Not that it's entirely out of the question. Freeman was drafted 17th overall last year and became the Bucs' starter in Week 9, when he threw 3 touchdown passes to beat Green Bay. But Tampa lost the next 5 games, 6 of the final 8, and Freeman finished with a passer rating of 59.8. He did have the highest completion percentage (54.5) of any rookie last season.

He's been much better this season. Through two games, Freeman's been intercepted only once and has a passer rating of 95.0. The 6-foot-6, 248-pounder credits Byron Leftwich with his development last season, but with 77 yards rushing on 6 carries Freeman instead conjures up the image of a young Ben Roethlisberger.

"He's a good athlete, a better athlete than I thought he was," James Farrior said after watching tape. "He can move around the pocket and extend the play a lot – a lot more than I thought he could do. We're going to have to show him a lot of different things, like we always do."

"He's big and shifty and can break away from arm tackles. He makes good decisions and he knows how to roll the pocket to avoid getting sacked and tackled," said Ziggy Hood, who chased Kansas State's Freeman without sacking him in three college meetings.

"I see a guy who's grown up a lot," Hood said. "He's surrounded by a good offensive line and he has all the tools and mechanics.

"If you want to compare by size, he could be another Ben Roethlisberger, with his size and escapability."

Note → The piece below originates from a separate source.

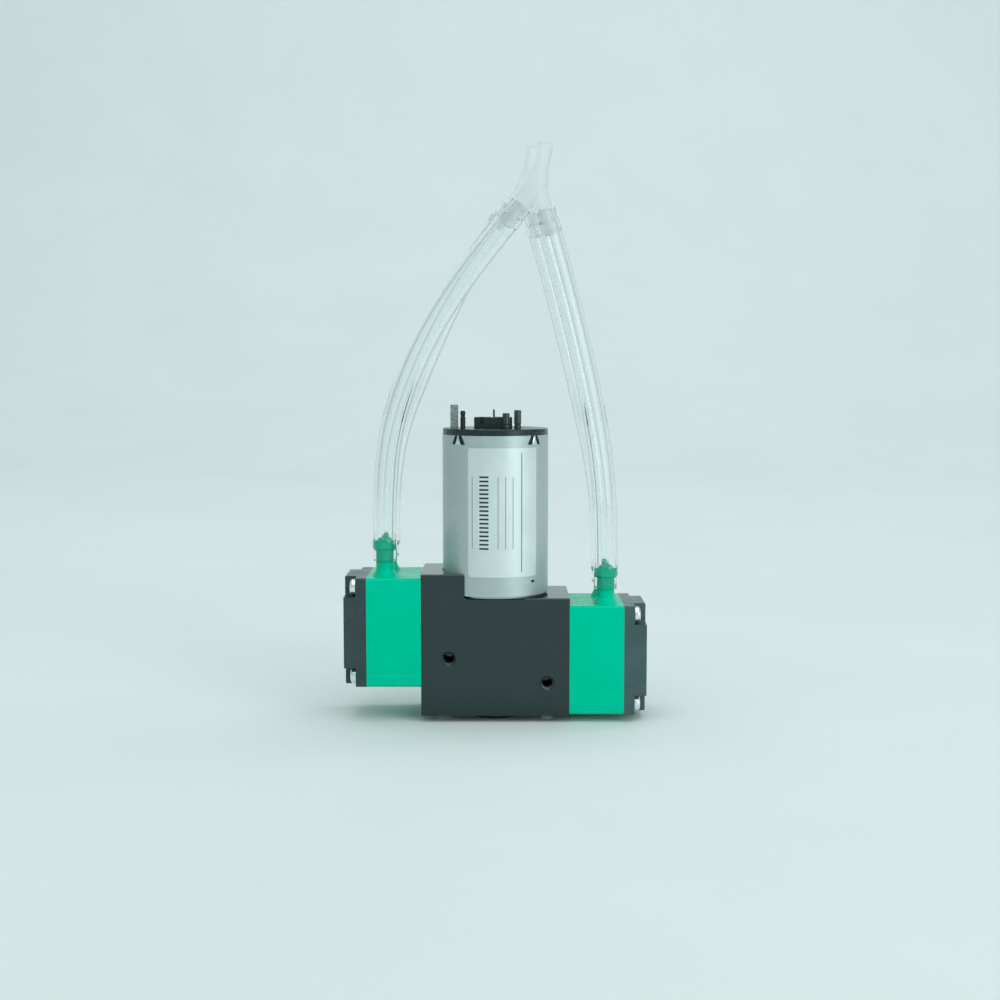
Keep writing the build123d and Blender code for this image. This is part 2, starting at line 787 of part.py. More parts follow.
def make_header_pins():
    """The row of square pins inside the housing and the one tall pin behind it."""
    x0, x1 = header_x
    y0, y1 = header_y
    pitch = (x1 - x0) / header_pin_count
    half = header_pin_width / 2
    middle = (y0 + y1) / 2
    foot = disc_top + header_wall
    pins = []
    for i in range(header_pin_count):
        x = x0 + pitch * (i + 0.5)
        tip = disc_top + header_pin_height
        pins.append(block(x - half, x + half, middle - half, middle + half, foot, tip))
    rear = y1 + header_pin_width
    pins.append(block(tall_pin_x - half, tall_pin_x + half, rear - half, rear + half, disc_top,
                      disc_top + tall_pin_height))
    return pins


def make_capacitors():
    """Two small can capacitors with the crimp groove near their foot."""
    made = []
    for x, height in capacitors_at:
        top = disc_top + height
        groove = disc_top + capacitor_foot
        inner = capacitor_radius - capacitor_groove
        profile = [
            (0, disc_top), (capacitor_radius, disc_top), (capacitor_radius, groove),
            (inner, groove + capacitor_groove), (capacitor_radius, groove + 2 * capacitor_groove),
            (capacitor_radius, top - capacitor_groove),
            (inner, top), (0, top)]
        made.append(Pos(x, capacitor_y, 0) * turned(profile))
    return made


def make_post():
    """The pale terminal post."""
    x = post_inset - can_radius
    y = post_y
    length, width, height = post_size
    post = block(x - length / 2, x + length / 2, y - width / 2, y + width / 2, disc_top, disc_top + height)
    return chamfer(post.edges().group_by(Axis.Z)[-1], post_edge)


def make_earth_pin():
    """The single dark pin with a bead at its tip."""
    x = earth_pin_inset - can_radius
    y = earth_pin_y
    neck = disc_top + earth_pin_height - earth_bead_height
    top = disc_top + earth_pin_height
    return Pos(x, y, 0) * turned([
        (0, disc_top), (earth_bead_radius, disc_top), (earth_bead_radius, neck - case_edge),
        (earth_pin_radius, neck), (earth_bead_radius, neck + case_edge),
        (earth_bead_radius, top - case_edge), (earth_pin_radius, top), (0, top)])


# Hoses and Y connectors

def arm_point(place, tilt, side, distance):
    """A point on the middle line of a Y connector's right arm (side = 1) or left arm (side = -1)."""
    turn = math.radians(180 - side * y_half_angle + tilt)
    x, y, z = place
    return x + distance * math.sin(turn), y, z + distance * math.cos(turn)


def hose_route(side, row, bends, place, tilt):
    """A hose's corner points, from its port in the front row (row = -1) or the rear row (row = 1)."""
    head_z = right_head_z if side > 0 else left_head_z
    rise = front_rise if row < 0 else rear_rise
    lead = right_lead if side > 0 else left_lead
    x = side * port_x
    y = row * port_y
    z = head_z + head_top_port + neck_height + hose_end_gap
    ends = [arm_point(place, tilt, side, lead), arm_point(place, tilt, side, y_seat)]
    return [(x, y, z), (x, y, z + rise)] + bends + ends


def make_hose(name, route):
    """A hose along straight runs joined by arcs as large as the runs allow. Prints its radii."""
    points = [Vector(*p) for p in route]
    runs = [b - a for a, b in zip(points, points[1:])]
    radii = []
    for before, after in zip(runs, runs[1:]):
        half_turn = math.radians(before.get_angle(after) / 2)
        radii.append(bend_share * min(before.length, after.length) / math.tan(half_turn))
    path = FilletPolyline(*points, radius=radii)
    section = Plane(origin=points[0], z_dir=runs[0]) * (Circle(hose_outer) - Circle(hose_inner))
    hose = sweep(section, path=path)
    expected = math.pi * (hose_outer ** 2 - hose_inner ** 2) * path.length
    print(name, "length", round(path.length, 1), "radii", [round(r) for r in radii],
          "volume", round(hose.volume, 1), "section x length", round(expected, 1))
    return hose


def make_y(place, tilt):
    """A Y connector with a plain stem above and two barbed arms below."""
    arm = turned([(0, 0), (y_body_neck, 0), (y_body_neck, y_seat)] + barb_outline(y_seat, y_arm))
    bore = disc(port_bore, 0, y_arm)
    stem = disc(y_stem_radius, 0, y_stem)
    stem = chamfer(stem.edges().group_by(Axis.Z)[-1], y_stem_chamfer)
    body = Sphere(y_body_radius) + stem
    for side in (-1, 1):
        body += Rot(0, 180 + side * y_half_angle, 0) * arm
    body += disc(y_body_neck, 0, y_seat / 2)
    body -= disc(port_bore, 0, y_stem)
    for side in (-1, 1):
        body -= Rot(0, 180 + side * y_half_angle, 0) * bore
    return Pos(*place) * Rot(0, tilt, 0) * body


def main():
    """Builds every piece and writes it."""
    os.makedirs("parts", exist_ok=True)
    tail_top = boss_floor + shaft_bearing_width
    front_top = front_bearing_z + shaft_bearing_width
    rear_bottom = rear_bearing_top - shaft_bearing_width
    half = rod_bearing_width / 2

    write("crankcase", make_crankcase())
    write("bottom_cover", make_bottom_cover())
    write("bottom_cover_screws", make_cover_screws())
    write("motor_mount_screws", make_mount_screws())

    write("motor_shaft", make_shaft())
    write("eccentric_hub", make_eccentric_hub())
    write("hub_grub_screw", make_grub_screw())
    write("shaft_spacers", make_spacers())
    outer = shaft_bearing_outer
    bore = shaft_radius + seat_gap
    write("tail_bearing_outer_ring", bearing_outer(bore, outer, boss_floor, tail_top))
    write("tail_bearing_inner_ring", bearing_inner(bore, boss_floor, tail_top))
    write("motor_front_bearing_outer_ring", bearing_outer(bore, outer, front_bearing_z, front_top))
    write("motor_front_bearing_inner_ring", bearing_inner(bore, front_bearing_z, front_top))
    write("motor_rear_bearing_outer_ring", bearing_outer(bore, outer, rear_bottom, rear_bearing_top))
    write("motor_rear_bearing_inner_ring", bearing_inner(bore, rear_bottom, rear_bearing_top))

    write("motor_front_flange", make_front_flange())
    write("motor_can", make_can())
    write("motor_end_cap", make_end_cap())
    write("stator_core", make_stator_core())
    write("stator_windings", make_windings())
    write("sensor_board", make_board())
    write("position_sensors", make_sensors())
    write("rotor_core", make_rotor_core())
    write("rotor_magnet", make_magnet())
    write("connector_header", make_header())
    write("connector_pins", make_header_pins())
    write("capacitors", make_capacitors())
    write("terminal_post", make_post())
    write("earth_pin", make_earth_pin())

    floor = case_half_width + chamber_depth + valve_recess
    unit = {
        "connecting_rod": make_connecting_rod(),
        "rod_bearing_outer_ring": bearing_outer(rod_bearing_bore, rod_bearing_outer, -half, half, throw),
        "rod_bearing_inner_ring": bearing_inner(rod_bearing_bore, -half, half, throw),
        "clamp_disc": make_clamp_disc(),
        "clamp_screw": make_clamp_screw(),
        "diaphragm": make_diaphragm(),
        "head_body": make_head(),
        "intake_valve": make_valve(floor, -1, -valve_y),
        "exhaust_valve": make_valve(gallery_floor, 1, valve_y),
        "cover_gasket": make_gasket(),
        "end_cover": make_end_cover(),
    }
    for prefix, side in (("left", -1), ("right", 1)):
        for name, shape in unit.items():
            write(f"{prefix}_{name}", on_side(shape, side))
        write(f"{prefix}_head_screws", [on_side(screw, side) for screw in make_head_screws()])

    write("front_y_connector", make_y(front_y_place, front_y_tilt))
    write("rear_y_connector", make_y(rear_y_place, rear_y_tilt))
    routes = {
        "left_front_hose": hose_route(-1, -1, left_front_bends, front_y_place, front_y_tilt),
        "left_rear_hose": hose_route(-1, 1, left_rear_bends, rear_y_place, rear_y_tilt),
        "right_front_hose": hose_route(1, -1, right_front_bends, front_y_place, front_y_tilt),
        "right_rear_hose": hose_route(1, 1, right_rear_bends, rear_y_place, rear_y_tilt),
    }
    for name, route in routes.items():
        write(name, make_hose(name, route))


main()
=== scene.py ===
"""Studio scene of a twin-head diaphragm vacuum pump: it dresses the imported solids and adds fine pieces."""

import json
import logging
import math
from contextlib import contextmanager
from dataclasses import dataclass, field
from enum import Enum
from typing import Callable, Iterator, Sequence

import bmesh
import bpy
from mathutils import Matrix, Vector


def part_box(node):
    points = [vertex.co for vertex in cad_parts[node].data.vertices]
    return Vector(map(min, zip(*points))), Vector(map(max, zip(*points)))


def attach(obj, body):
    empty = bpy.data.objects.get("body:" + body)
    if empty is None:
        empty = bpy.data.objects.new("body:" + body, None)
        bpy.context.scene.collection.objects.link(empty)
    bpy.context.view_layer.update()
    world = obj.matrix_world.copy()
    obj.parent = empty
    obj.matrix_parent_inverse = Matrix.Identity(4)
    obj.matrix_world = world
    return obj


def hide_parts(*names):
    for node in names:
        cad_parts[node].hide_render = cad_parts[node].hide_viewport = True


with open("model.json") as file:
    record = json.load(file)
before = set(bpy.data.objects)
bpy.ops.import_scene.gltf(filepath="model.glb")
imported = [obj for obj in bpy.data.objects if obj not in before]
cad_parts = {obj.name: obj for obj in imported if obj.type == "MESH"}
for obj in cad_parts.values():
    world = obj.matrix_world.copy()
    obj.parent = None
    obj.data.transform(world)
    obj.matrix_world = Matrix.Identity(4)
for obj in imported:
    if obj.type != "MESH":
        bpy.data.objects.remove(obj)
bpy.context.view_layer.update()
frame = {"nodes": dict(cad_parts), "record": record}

log = logging.getLogger("pump")

Point = tuple[float, float, float]
Colour = tuple[float, float, float]
PUMP = "pump"
TAU = 2 * math.pi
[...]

The potential irony isn't lost on a Steelers defense that needs a third consecutive All-World performance to compensate for an offense still without the suspended Roethlisberger. Charlie Batch will start this game for the Steelers.

"There are two studs this week," said Farrior. "The quarterback is a great athlete and Cadillac (Williams) is a great running back and he runs hard and he's a tough runner. Those are the two main guys we're going to focus on." Tight end Kellen Winslow and rookie wide receiver Mike Williams are other Tampa Bay weapons.

"Tampa keeps things really simple for the quarterback because he's still young," said former Buc and current Steeler Will Allen. "Their coaches do a great job getting them ready, but it's not like they'll do a lot to try to trick us."